Hashem teaches that even prophets made mistakes, as only God is infallible by nature. However, Jesus and Muhammad made only minor occasional mistakes and Muhammad, his daughter Fatimah; the Twelve Imams can be called inherently infallible, and the Twelve Mahdis, including the Qaim/Riser, are in the category of “earned infallibility.” This does not mean that the covenant of Muhammad is still in force, and at any rate we do not know the integrality of his teachings, as the Quran that we have today is incomplete and corrupted. Hashem even refers to the traditional story according to which Muhammad’s wife Aisha reported that part of the Quran manuscript was accidentally eaten by a goat and lost forever. As a result, ninety-nine per cent of what Islam currently teaches is wrong. “Ninety-nine percent of religion is wrong, not ninety-nine percent of all religions, ninety-nine percent of each religion, even Islam.”
“The Islam that the Riser/Qaim brings shall be almost entirely different from the Islam that Mohammed… came with and the Islam that is currently practiced today. Essentially, it is a new religion,” “The Goal of the Wise” proclaims. Today’s mosques and mausoleums are lavishly constructed and are empty of guidance and will therefore one day be destroyed, including Mecca’s Great Mosque—which, at any rate, hosts a false Kaaba: the genuine Kaaba is in Petra, Jordan.
The use of the lunar calendar, Friday prayers, the prohibition of alcohol, and the mandatory hijab for women, which was never a divine commandment in any of God’s covenants, are believed to be teachings that have been distorted, all of which will be corrected in the seventh covenant. Ramadan will be observed in December, according to a revelation of al-Hassan. Homosexuality is not encouraged but, unlike in the current Islamic societies, the Ahmadi Religion of Peace and Light welcomes LGBT people and asks that they be treated with respect. Understandably, these positions do not endear Hashem’s movement to other branches of Islam, both Sunni and Shia.

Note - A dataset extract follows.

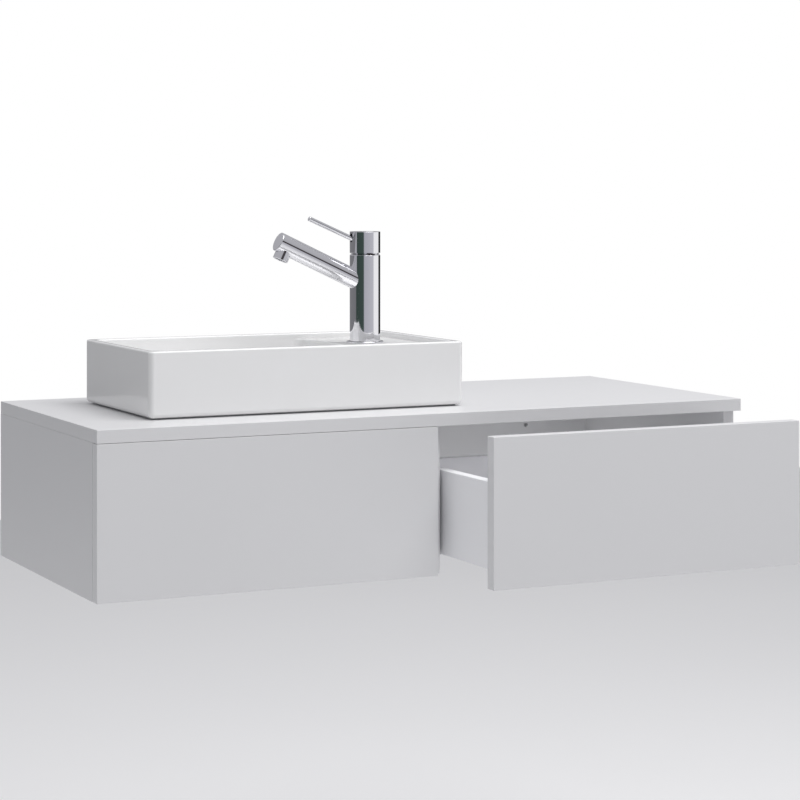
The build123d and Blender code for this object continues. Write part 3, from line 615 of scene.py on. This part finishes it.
# ------------------------------------------------------------------------------------ tap
@dataclass
class MixerTap:
    """What is modelled anew on the mixer: its foot ring, its slanted spout and the spout's outlet."""

    ring_round: float = 1.0 * MM
    ring_chamfer: float = 0.3 * MM
    ring_play: float = 0.1 * MM
    spout_round: float = 1.2 * MM
    spout_wall: float = 3.0 * MM
    spout_end: float = 2.5 * MM  # thickness of the disc that closes the tip
    round_steps: int = 4
    spout_radius: float = 14.25 * MM
    spout_angle: float = radians(25)
    spout_rise: float = 86.2 * MM
    spout_reach: float = 139.0 * MM
    outlet_from_tip: float = 14.5 * MM
    outlet_radius: float = 11.2 * MM
    outlet_drop: float = 9.0 * MM
    outlet_bore: float = 8.3 * MM
    outlet_facet: float = 5.0 * MM
    outlet_root: float = 8.4 * MM  # how far inside the spout the housing starts
    outlet_round: float = 0.5 * MM
    neck: float = 3.0 * MM  # the stretch above the flats that is cut with them
    facets: int = 12
    facet_edge: float = radians(20)  # edges between flats stay sharp
    turning_steps: int = 128
    low: Vector = field(default_factory=lambda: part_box("tap_body")[0])
    high: Vector = field(default_factory=lambda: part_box("tap_body")[1])

    @property
    def radius(self) -> float:
        """The column's radius."""
        return (self.high.x - self.low.x) / 2

    @property
    def axis(self) -> Vector:
        """The column's axis at the deck."""
        return Vector((middle("tap_body").x, middle("tap_body").y, self.low.z))

    @property
    def along(self) -> Vector:
        """The spout's direction, away from the column."""
        return Vector((-cos(self.spout_angle), 0.0, sin(self.spout_angle)))

    def base_ring(self) -> bpy.types.Object:
        """Turn the ring that covers the hole's edge."""
        low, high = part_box("tap_base_ring")
        outer, tall, slant = (high.x - low.x) / 2, high.z - low.z, self.ring_chamfer
        inner = self.radius + self.ring_play
        work = Workpiece()
        work.turn([(inner, 0.0), (outer - slant, 0.0), (outer, slant),
                   *self.rounded(outer, tall, self.ring_round), (inner, tall), (inner, 0.0)],
                  self.turning_steps)
        work.aim(Vector((self.axis.x, self.axis.y, low.z)))
        return work.cast("tap_foot_ring", CHROME, "cabinet", "tap_base_ring")

    def rounded(self, radius: float, height: float, soft: float) -> list[tuple[float, float]]:
        """Profile points of a rounded outer corner, from the side up to the end face."""
        return [(radius - soft * (1 - cos(a)), height - soft * (1 - sin(a)))
                for a in quarter(self.round_steps)]

    @property
    def spout_start(self) -> Vector:
        """Where the spout's axis meets the column's."""
        return self.axis + UP * self.spout_rise

    @property
    def spout_length(self) -> float:
        """From the column's axis to the spout's tip."""
        return self.spout_reach / cos(self.spout_angle)

    def spout(self) -> bpy.types.Object:
        """Roll the spout's tube and cope its end to the column."""
        work = Workpiece()
        outer, wall = self.spout_radius, self.spout_wall
        length = self.spout_length
        inside = length - self.spout_end
        work.turn([(outer - wall, inside), (outer - wall, 0.0), (outer, 0.0),
                   *self.rounded(outer, length, self.spout_round), (0.0, length), (0.0, inside),
                   (outer - wall, inside)], self.turning_steps)
        work.weld()
        work.aim(self.spout_start, self.along)
        start, along, radius = self.spout_start, self.along, self.radius
        for point in work.mesh.verts:
            across = point.co - start
            if across.dot(along) < wall:
                side = max(radius ** 2 - across.y ** 2, 0.0) ** 0.5
                point.co += along * ((across.x + side) / cos(self.spout_angle))
        return work.cast("tap_spout_tube", CHROME, "cabinet", "tap_spout")

    def outlet(self) -> bpy.types.Object:
        """Cut the aerator's housing with flats for a spanner."""
        down = Vector((-sin(self.spout_angle), 0.0, -cos(self.spout_angle)))
        start = self.spout_start + self.along * (self.spout_length - self.outlet_from_tip)
        root, tip, soft = self.outlet_root, self.spout_radius + self.outlet_drop, self.outlet_round
        work = Workpiece()
        work.turn([
            (self.outlet_bore, root), (self.outlet_radius, root), (self.outlet_radius, tip - soft),
            (self.outlet_radius - soft, tip), (self.outlet_bore + soft, tip), (self.outlet_bore, tip - soft),
            (self.outlet_bore, root)])
        work.weld()
        flat = self.outlet_radius * cos(pi / self.facets / 2)
        for point in work.mesh.verts:
            reach = point.co.xy.length
            if reach > self.outlet_bore + soft and point.co.z > tip - self.outlet_facet - self.neck:
                turn = point.co.xy.angle_signed(Vector((1.0, 0.0))) % (tau / self.facets) - pi / self.facets
                point.co.xy *= min(flat / cos(turn) / reach, 1.0)
        work.aim(start, down)
        work.sharp = self.facet_edge
        return work.cast("outlet_housing", CHROME, "cabinet", "aerator_housing")

    def build(self) -> list[bpy.types.Object]:
        """Model the tap's turned pieces."""
        return [self.base_ring(), self.spout(), self.outlet()]


# ------------------------------------------------------------------------------------ waste
@dataclass
class WasteFitting:
    """The waste in the basin's floor, of which the domed plug is modelled anew."""

    head: float = 4.0 * MM
    dome: float = 1.6 * MM
    crown_share: float = 0.97  # of the radius that the dome covers
    lip: float = 1.0 * MM
    stem: float = 4.0 * MM
    stem_end: float = 1.0 * MM
    arc_steps: int = 10

    def plug(self) -> bpy.types.Object:
        """Turn the plug: a shallow dome with a rolled lip on a stem."""
        low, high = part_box("waste_plug")
        radius, tall = (high.x - low.x) / 2, high.z - low.z
        under = tall - self.head
        work = Workpiece()
        shares = [1 - step / self.arc_steps for step in range(self.arc_steps + 1)]
        crown = [(radius * share * self.crown_share, tall - self.dome * share ** 2) for share in shares]
        work.turn([
            (0.0, 0.0), (self.stem - self.stem_end, 0.0), (self.stem, self.stem_end), (self.stem, under),
            (radius - 2 * self.lip, under), (radius - 0.3 * self.lip, under + 0.3 * self.lip),
            (radius, under + self.lip), *crown])
        work.aim(Vector((middle("waste_plug").x, middle("waste_plug").y, low.z)))
        return work.cast("domed_plug", CHROME, "waste_plug", "waste_plug")

    def build(self) -> list[bpy.types.Object]:
        """Model the waste's visible pieces."""
        return [self.plug()]


# ------------------------------------------------------------------------------------ studio
@dataclass
class Studio:
    """The pale studio: floor, soft lights and the camera."""

    floor_drop: float = 0.85  # worktop's height over the floor
    floor_size: float = 9.0
    eye: tuple[float, float, float] = (-1.47178, -3.34092, 0.40067)
    heading: float = 25.909  # degrees to the right of +Y
    lens: float = 105.22
    sensor: float = 36.0
    shift: float = -0.2778  # the lens is level, and shifted so that uprights stay upright

    # sRGB at angles round the horizon, in degrees to the right of straight ahead
    walls: tuple[tuple[float, str], ...] = (
        (-180.0, "#828285"), (-99.0, "#7a7a7d"), (-93.0, "#3a4743"), (-36.0, "#42504b"), (-30.0, "#b4b4bb"),
        (40.0, "#c6c6cc"), (46.0, "#ffffff"), (95.0, "#ffffff"), (98.0, "#1f2121"), (136.0, "#242626"),
        (142.0, "#828285"), (180.0, "#828285"))
    sky_starts: tuple[tuple[float, str], ...] = ((-90.0, "#000000"), (5.0, "#000000"), (15.0, "#ffffff"))
    sky: tuple[tuple[float, str], ...] = (
        (-90.0, "#b8b8bc"), (14.0, "#b4b4b8"), (50.0, "#c0c0c3"), (70.0, "#cacacc"), (90.0, "#f4f4f6"))
    rail_colour: str = "#4a4648"
    rail_bearing: tuple[tuple[float, str], ...] = (
        (-180.0, "#000000"), (-14.0, "#000000"), (-8.0, "#ffffff"), (62.0, "#ffffff"), (70.0, "#000000"))
    rail_height: tuple[tuple[float, str], ...] = (
        (-90.0, "#000000"), (-0.6, "#000000"), (0.6, "#ffffff"), (13.0, "#ffffff"), (15.0, "#000000"))
    world_power: float = 1.0

    def build(self) -> None:
        """Set up everything round the object."""
        self.set_floor()
        self.set_world()
        self.set_lights()
        self.set_camera()
        bpy.context.scene.view_settings.view_transform = "Standard"

    def set_floor(self) -> None:
        """Lay a wide pale floor at the height where a person would stand."""
        sheet = bmesh.new()
        bmesh.ops.create_grid(sheet, x_segments=8, y_segments=8, size=self.floor_size / 2)
        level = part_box("worktop")[1].z - self.floor_drop
        bmesh.ops.translate(sheet, vec=(0, 0, level), verts=sheet.verts)
        data = bpy.data.meshes.new("studio_floor")
        sheet.to_mesh(data)
        sheet.free()
        data.materials.append(PALETTE.material(STUDIO_FLOOR))
        floor = bpy.data.objects.new("studio_floor", data)
        bpy.context.scene.collection.objects.link(floor)

    def set_world(self) -> None:
        """Surround the scene with a studio: bands of wall near the horizon under a soft white sky."""
        world = bpy.data.worlds.new("soft_white_studio")
        bpy.context.scene.world = world
        world.use_nodes = True
        tree = world.node_tree
        tree.nodes.clear()
        ray = add_node(tree, "ShaderNodeTexCoord").outputs["Generated"]
        parts = add_node(tree, "ShaderNodeSeparateXYZ", links={"Vector": ray})
        ahead = add_node(tree, "ShaderNodeMath", {"operation": "MULTIPLY", 1: -1.0}, {0: parts.outputs["Y"]})
        bearing = add_node(tree, "ShaderNodeMath", {"operation": "ARCTAN2"},
                           {0: parts.outputs["X"], 1: ahead.outputs["Value"]})
        walls = self.ramp(tree, bearing.outputs["Value"], -pi, pi, self.walls)
        height = add_node(tree, "ShaderNodeMath", {"operation": "ARCSINE"}, {0: parts.outputs["Z"]})
        sky_share = self.ramp(tree, height.outputs["Value"], -pi / 2, pi / 2, self.sky_starts)
        sky = self.ramp(tree, height.outputs["Value"], -pi / 2, pi / 2, self.sky)
        open_sky = add_node(tree, "ShaderNodeMix", {"data_type": "RGBA"}, {0: sky_share, 6: walls, 7: sky})
        rail = add_node(tree, "ShaderNodeMath", {"operation": "MULTIPLY"}, {
            0: self.ramp(tree, bearing.outputs["Value"], -pi, pi, self.rail_bearing),
            1: self.ramp(tree, height.outputs["Value"], -pi / 2, pi / 2, self.rail_height)})
        around = add_node(tree, "ShaderNodeMix", {"data_type": "RGBA", 7: linear(self.rail_colour)},
                          {0: rail.outputs["Value"], 6: open_sky.outputs[2]})
        lit = add_node(tree, "ShaderNodeBackground", {"Strength": self.world_power},
                       {"Color": around.outputs[2]})
        seen = add_node(tree, "ShaderNodeBackground", {"Color": linear("#ffffff"), "Strength": 1.0})
        path = add_node(tree, "ShaderNodeLightPath")
        both = add_node(tree, "ShaderNodeMixShader", links={
            0: path.outputs["Is Camera Ray"], 1: lit.outputs["Background"], 2: seen.outputs["Background"]})
        add_node(tree, "ShaderNodeOutputWorld", links={"Surface": both.outputs["Shader"]})

    def ramp(
        self,
        tree: bpy.types.NodeTree,
        angle: bpy.types.NodeSocket,
        first: float,
        last: float,
        stops: Sequence[tuple[float, str]],
    ) -> bpy.types.NodeSocket:
        """Colour an angle by stops given in degrees.

        Args:
            tree: The world's tree.
            angle: The angle in radians.
            first: The angle at the ramp's start.
            last: The angle at the ramp's end.
            stops: Each stop's angle in degrees and its sRGB colour.

        Returns:
            The colour socket.
        """
        share = add_node(tree, "ShaderNodeMapRange", {"From Min": first, "From Max": last}, {"Value": angle})
        ramp = add_node(tree, "ShaderNodeValToRGB", links={"Fac": share.outputs["Result"]})
        places = ramp.color_ramp.elements
        for count, (degrees, colour) in enumerate(stops):
            share_of_turn = (radians(degrees) - first) / (last - first)
            place = places[count] if count < 2 else places.new(share_of_turn)
            place.position = share_of_turn
            place.color = linear(colour)
        return ramp.outputs["Color"]

    def set_lights(self) -> None:
        """Hang one large softbox above, a little to the right and in front."""
        self.softbox("key_softbox", Vector((0.5, -1.2, 2.6)), 2.2, 62.0)

    def softbox(self, name: str, place: Vector, size: float, power: float) -> None:
        """Aim a square area light at the object."""
        data = bpy.data.lights.new(name, "AREA")
        data.shape = "SQUARE"
        data.size = size
        data.energy = power
        light = bpy.data.objects.new(name, data)
        light.location = place
        light.rotation_euler = (-place).to_track_quat("-Z", "Y").to_euler()
        bpy.context.scene.collection.objects.link(light)

    def set_camera(self) -> None:
        """Stand the level camera in front, to the left."""
        data = bpy.data.cameras.new("camera")
        data.sensor_width = self.sensor
        data.lens = self.lens
        data.shift_y = self.shift
        camera = bpy.data.objects.new("camera", data)
        camera.location = self.eye
        camera.rotation_euler = (pi / 2, 0.0, -radians(self.heading))
        bpy.context.scene.collection.objects.link(camera)
        bpy.context.scene.camera = camera


def main() -> None:
    """Dress the frame, model the new pieces and set up the studio."""
    PALETTE.dress_frame(frame["nodes"])
    Basin().build()
    MixerTap().build()
    WasteFitting().build()
    Studio().build()


if __name__ == "__main__":
    main()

As a progressive millenarian movement, a concept we explained in the previous article of this series, the AROPL announces the future institution of the Divine Just State, which will not be a Western-style democracy but will be ruled by twelve Mahdis (whose succession will not necessarily follow a family lineage), of which the Qaim/Riser is the second, based on their appointment by God rather than of their popular election. It will be more similar to Plato’s ideal political order ruled by a philosopher-king.
While realizing that this may open them to criticism, AROPL devotees do not hide their criticism of democracy, which goes back to Plato. They only insist that as part of a peaceful movement they respect the existing governments and do not call for the overthrow of them. However, as Plato, they believe that democracy leads to the emergence of demagogues and “poets,” whom they regard as idle false prophets incarnated today in the “non-working scholars” who rule Shia Islam and persecute the AROPL. They insist that, while non-democratic, the Divine Just State will guarantee freedom of religion, as people of different faiths will be allowed to live there, practice their faiths, and follow their religions’ rules. The twelve Mahdis will progressively expand and consolidate the Divine Just State, which originally will not encompass the whole Planet Earth. It will be a millennial kingdom where there will be no death due to illness or old age, although life will still end in some cases due to accidents or murders.
Today, believers in the UK have gathered around the Qaim/Riser (in the UK) and form a community that is a germ and an announcement of the Divine Just State. As the first Christians and the first Muslims did, the believers share all their properties in common under the stewardship of the Qaim/Riser, keeping only what is needed for subsistence as private property, and follow his directions. This utopian community gives testimony to the truth through its high morals and good manners. “Religion is good treatment of others, and whoever doesn’t treat others well has no religion.” We saw no evidence that this precept is not sincerely believed and practiced.